Situational guide to Git for new engineers - git pull

Situation: You need to get better understanding of what is the relationship between local and remote branches.

Clarifications

I had a very good set of questions from Victoria Park, @VicDevPiano on Twitter, regarding workings of local and remote branches and how they relate to each other and what happens during git pull operation. So here are some clarifications.

Question: Does it matter which branch you are on when you do git pull?

Answer: Yes it does. Whichever branch you are currently on will be pulled from remote, if it exists on remote. A branch that was never pushed from local will not exist on remote.

Question: Is git pull always from remote main if you don’t give arguments?

Answer: By default git pull will always be from remote for whichever branch you are on. It is possible to change that setting if needed.

Question: What is the relationship between main and other local branches, are they like separate folders that are not linked in any way?

Answer: They are like folders and they are independent of each other. But there is a relationship in a way that if you ever want to merge your ticket1Branch into the main branch, it ideally needs to contain recent changes from main branch to avoid conflicts. A large deviation from main branch often leads to conflicts.

If you never want to merge your local branch into main. You are essentially creating a fork which can live on it’s own.

What is the point?

What is the point of making branches? It allows to create a stable version of a moment in time for a repository for engineer to work on. As you work on branch it is up to you to update it with recent changes in main branch in remote if you need to.

If you are working on isolated file that nobody changes, you don't need to worry about merge conflicts. On the other hand if you have working in codebase that other members of your team actively changing you should keep your local branch more inline with recent changes to avoid large merge conflicts.

Note: A popular approach is to work on a main branch and stash changes when you want to get most recent updates to main and create new branch only when you are ready to push. This can still lead to conflicts though because when you apply the stash you are performing a local merge. There is no real advantage there.

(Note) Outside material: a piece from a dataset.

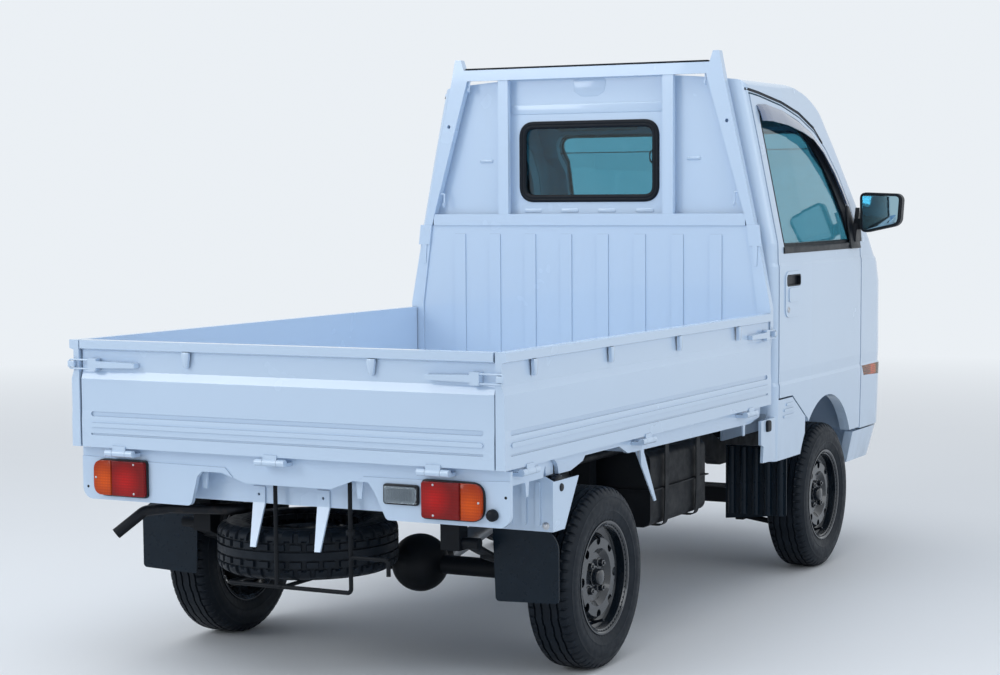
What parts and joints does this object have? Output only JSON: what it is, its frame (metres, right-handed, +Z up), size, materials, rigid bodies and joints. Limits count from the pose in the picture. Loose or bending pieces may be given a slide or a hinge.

There is a better way though and it’s to use git worktree. It’s a more advanced topic and there is a post about it coming soon.

Details

When existing repository gets cloned using command:

git clone https://github.com/myAccount/myAwesomeProject.git

What does command do

This command will create a local copy of the repository with a link to original remote version. Both local and remote versions have a git history of all the commits and merges and branches created and pushed.

But this history quickly becomes different. In fact the moment you create a new local branch for your task it will create a difference between local and remote.

git checkout -b ticket1Branch

Until you push that branch to remote repository this branch only exists on local.

Not every branch you create locally needs to exist on remote. But if you merge that branch into your local main branch then your local git history will change and once you push it to remote. They will again match each other.

And this is why conflicts can exist. They are created due to changes to same files by different branches. Even if each branch started at the same time, the moment one of them is merged, the second branch becomes out of date/out of sync.

And that is why it’s important to get latest version of main branch to your local and update your working branches with it. Especially if you are working branch has been around for a longer period of time.

Get latest version of the branch from remote command:

git pull

What does command do

Downloads latest version of the remote branch you are currently on (and only that branch). It performs git fetch under the hood and then it performs a fast forward merge which syncs your remote and local.

Fast Forward Merge just means that local branch has old history of the remote branch and there are no local changes to worry about so there will be no conflict.

Very useful to run git pull before creating new branch as it will ensure you have the most current version of your main branch.